To do:
Repeat the full listing, word for word.
>>>
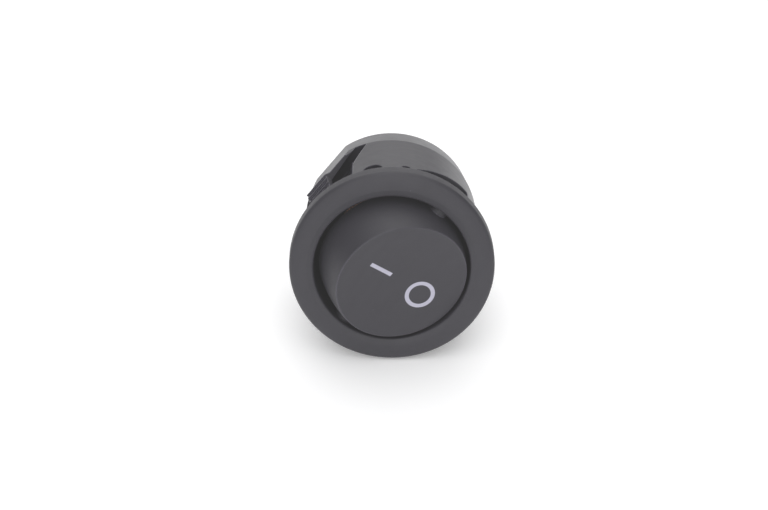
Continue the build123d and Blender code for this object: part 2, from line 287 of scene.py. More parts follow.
def rectangle(left: float, right: float, low: float, high: float) -> Array:
    """The four corners of an upright rectangle."""
    return np.array([(left, low), (right, low), (right, high), (left, high)])


def carve(target: bpy.types.Object, tool: bpy.types.Object, cut: Cut) -> None:
    """Adds, removes or keeps what a closed tool holds of a closed target, and deletes the tool.

    Args:
        target: the object whose mesh is changed.
        tool: the object that is used up.
        cut: what the tool does.
    """
    step = target.modifiers.new("carve", "BOOLEAN")
    step.object, step.operation, step.solver = tool, cut.value, "MANIFOLD"
    graph = bpy.context.evaluated_depsgraph_get()
    mesh = bpy.data.meshes.new_from_object(target.evaluated_get(graph))
    target.modifiers.clear()
    old = target.data
    target.data = mesh
    bpy.data.meshes.remove(old)
    bpy.data.objects.remove(tool)
    if not mesh.polygons:
        raise RuntimeError(f"{target.name} is empty after {cut.name}")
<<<
Reply:
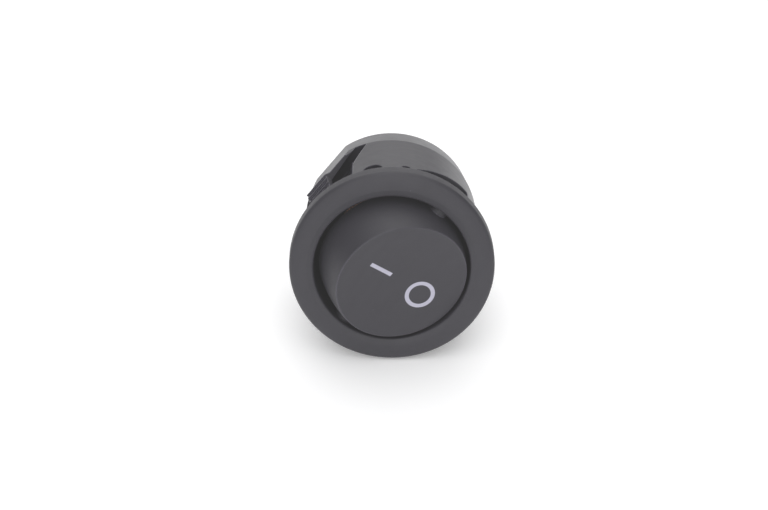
Continue the build123d and Blender code for this object: part 2, from line 287 of scene.py. More parts follow.
def rectangle(left: float, right: float, low: float, high: float) -> Array:
    """The four corners of an upright rectangle."""
    return np.array([(left, low), (right, low), (right, high), (left, high)])


def carve(target: bpy.types.Object, tool: bpy.types.Object, cut: Cut) -> None:
    """Adds, removes or keeps what a closed tool holds of a closed target, and deletes the tool.

    Args:
        target: the object whose mesh is changed.
        tool: the object that is used up.
        cut: what the tool does.
    """
    step = target.modifiers.new("carve", "BOOLEAN")
    step.object, step.operation, step.solver = tool, cut.value, "MANIFOLD"
    graph = bpy.context.evaluated_depsgraph_get()
    mesh = bpy.data.meshes.new_from_object(target.evaluated_get(graph))
    target.modifiers.clear()
    old = target.data
    target.data = mesh
    bpy.data.meshes.remove(old)
    bpy.data.objects.remove(tool)
    if not mesh.polygons:
        raise RuntimeError(f"{target.name} is empty after {cut.name}")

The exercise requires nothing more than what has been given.